Эти раздумья, вместе с опасениями за безопасность семьи, совсем обескуражили генерала, привыкшего к ясности фактов и управляемости событий. Он всегда стремился к такому сам и сотрудников своего отдела приучал просчитывать любую случайность – от не вовремя загоревшегося красного сигнала светофора до аварийного отключения электричества. И он сейчас совершенно не мог решить, что следует предпринять, как себя следует вести. Хотя, в принципе, линия поведения им уже была выработана достаточно ясная. Он прибыл сюда не по своей воле. И не горит стремлением к пламенному сотрудничеству. Так и следует продолжать. Естественно, деятели Структуры не могут заподозрить, что он, генерал ФСБ, еще неделю назад так активно работавший против ГРУ, обратился за помощью именно к этой организации. Должны думать, что он в состоянии написать рапорт и доложить по инстанции в своем родном ведомстве. Но если там у них настолько сильные позиции, как они желают показать, то отследить прохождение подобного рапорта несложно. И они наверняка уже все проверили, хотя по-прежнему сомневаются...
Эх, была бы хоть какая-то связь! Может, стоит обратиться к капитанам-спецназовцам? Они здесь нужны Структуре не как специалисты по убойным делам. Пока профессор Тихомиров не сумеет достать из их памяти то, что достать надеется, им ничего не грозит. И есть возможность рисковать. Пусть и рискнут. Хоть на пять минут обеспечат генерала спутниковым телефоном. Только следует как-то найти момент и подойти к капитанам тогда, когда с ними нет обычного их сопровождающего и когда с самим генералом рядом нет Андрея.
Андрей... Это еще один вопрос, который стоит разрешить. А разрешить его можно, если хорошенько все продумать и просчитать. Легкоступов всем своим богатым опытом почувствовал, что между ними налаживаются отношения, близкие к симпатии. И при этом ощутил некоторое недовольство со стороны Андрея своим положением здесь. Первоначально это прозвучало при разговоре о Решетове. Несомненно, Андрей Решетова недолюбливает. Не просто как конкурента на постоянную должность Администратора, а как человека, стремящегося к положению, превосходящему его возможности. Это звучало почти откровенно в интонациях Андрея. А как помощник Администратора расспрашивал о профессоре? Явно это было не простое любопытство. Андрей недоволен профессором, это тоже несомненно. Но настолько ли профессор значимая фигура в местных верхах, чтобы из-за недовольства им помогать генералу? Пока нельзя рисковать. Но поговорить по душам следует. С той же позиции поведения, которую выбрал сразу и которая каждому таракану здесь уже известна.
Однако пока и поговорить нельзя.

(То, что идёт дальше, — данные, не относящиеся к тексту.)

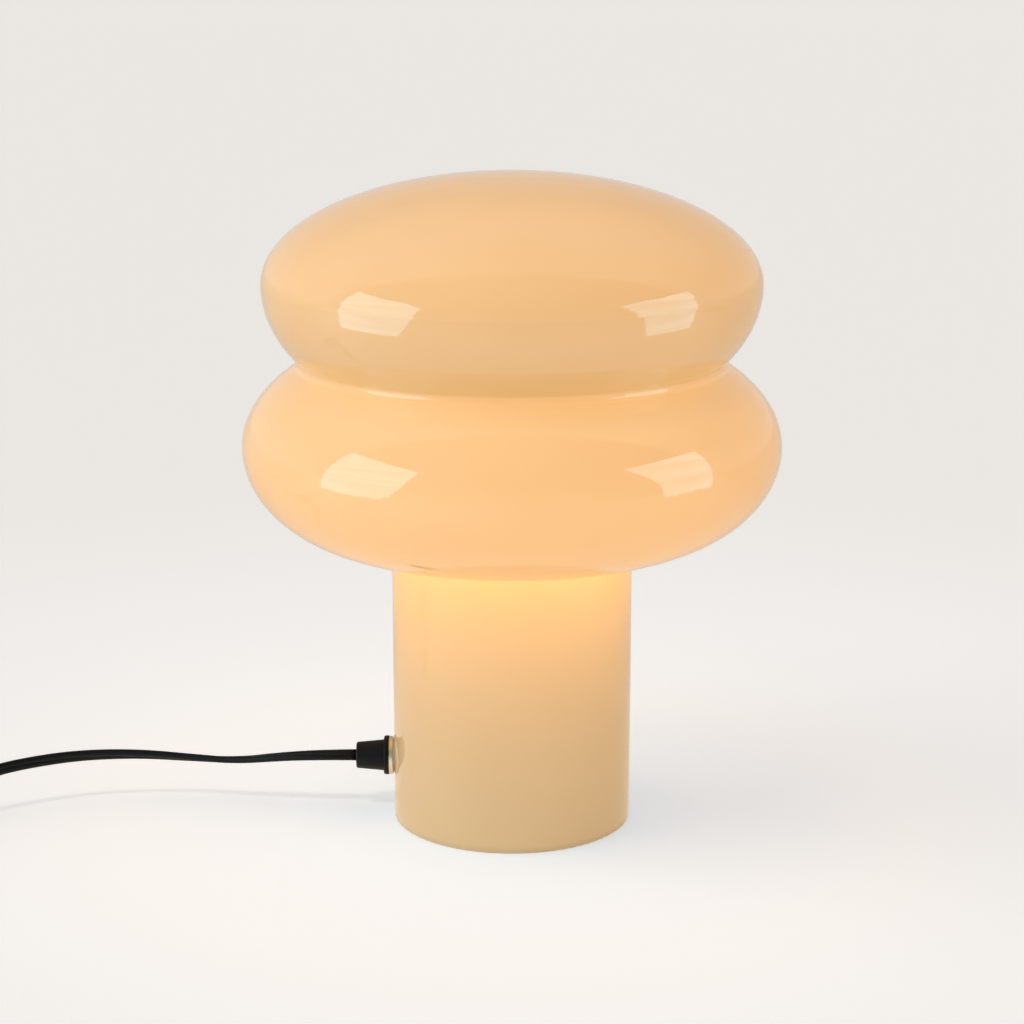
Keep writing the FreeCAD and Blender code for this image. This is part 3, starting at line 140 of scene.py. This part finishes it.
def smooth_line(name, points, steps):
    """The line that one NURBS spline draws through its control points, read back as an array of points."""
    curve = bpy.data.curves.new(name, "CURVE")
    curve.dimensions = "3D"
    curve.resolution_u = steps
    spline = curve.splines.new("NURBS")
    spline.points.add(len(points) - 1)
    spline.points.foreach_set("co", np.insert(np.asarray(points, float), 3, 1.0, 1).ravel())
    spline.order_u = 3
    spline.use_endpoint_u = True
    holder = bpy.data.objects.new(name, curve)
    mesh = bpy.data.meshes.new_from_object(holder)
    line = np.empty(len(mesh.vertices) * 3)
    mesh.vertices.foreach_get("co", line)
    bpy.data.objects.remove(holder)
    bpy.data.meshes.remove(mesh)
    bpy.data.curves.remove(curve)
    return line.reshape(-1, 3)


def travelled(line):
    """Arc length from the line's start to each of its points."""
    return np.insert(np.cumsum(np.linalg.norm(np.diff(line, axis=0), axis=1)), 0, 0.0)


def unit(vectors):
    """Each vector divided by its own length."""
    return vectors / np.linalg.norm(vectors, axis=1, keepdims=True)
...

Андрей напряжен, взвинчен, готов метаться, раздираемый внутренним своим состоянием и внешними обстоятельствами. События с Решетовым совсем выбили его из колеи. Да и охранники рядом. А сейчас еще кто-то, похоже, добавится.
Они прошли в тот же самый кабинет, откуда Геннадий Рудольфович недавно вышел, так и не увидев в лицо никого из членов совета. На сей раз охранник не открывал дверь ключом. Она уже была открыта. К стулу посреди комнаты добавилось еще несколько стульев. На тумбочке стоял включенный ноутбук.
Генерал сразу сел на привычный уже привинченный к полу стул, сосредоточенно посмотрел на пульт перед собой и положил руки ладонями вниз на колени – за неимением стола. Но сейчас не ушли охранники. Они встали за спиной генерала, словно санитары в сумасшедшем доме за спиной пациента, готовые схватить больного и натянуть на него смирительную рубашку. Не ушел и Андрей, выбрав себе один из стульев и усевшись у стены так, чтобы ему было видно лицо Геннадия Рудольфовича.
Откуда-то издалека, очевидно, из громкоговорителей, доносились приглушенные голоса. Похоже, где-то забыли выключить микрофон. Но звук был настолько слабым и помехи настолько сильными, что разобрать слова было невозможно.
Дверь снова раскрылась через минуту. Вошел профессор Тихомиров в сопровождении высокого и тяжеловесного человека в камуфлированной куртке без погон, но в брюках с генеральскими лампасами. Это уже заинтересовало Геннадия Рудольфовича. Но лицо нового генерала было совершенно незнакомым.
– Вечер добрый, господин генерал, – широко улыбнулся профессор. При всем старании улыбка не получается у него обаятельной. В глазах стоял лед, готовый треснуть и расколоться на кусочки, – страх.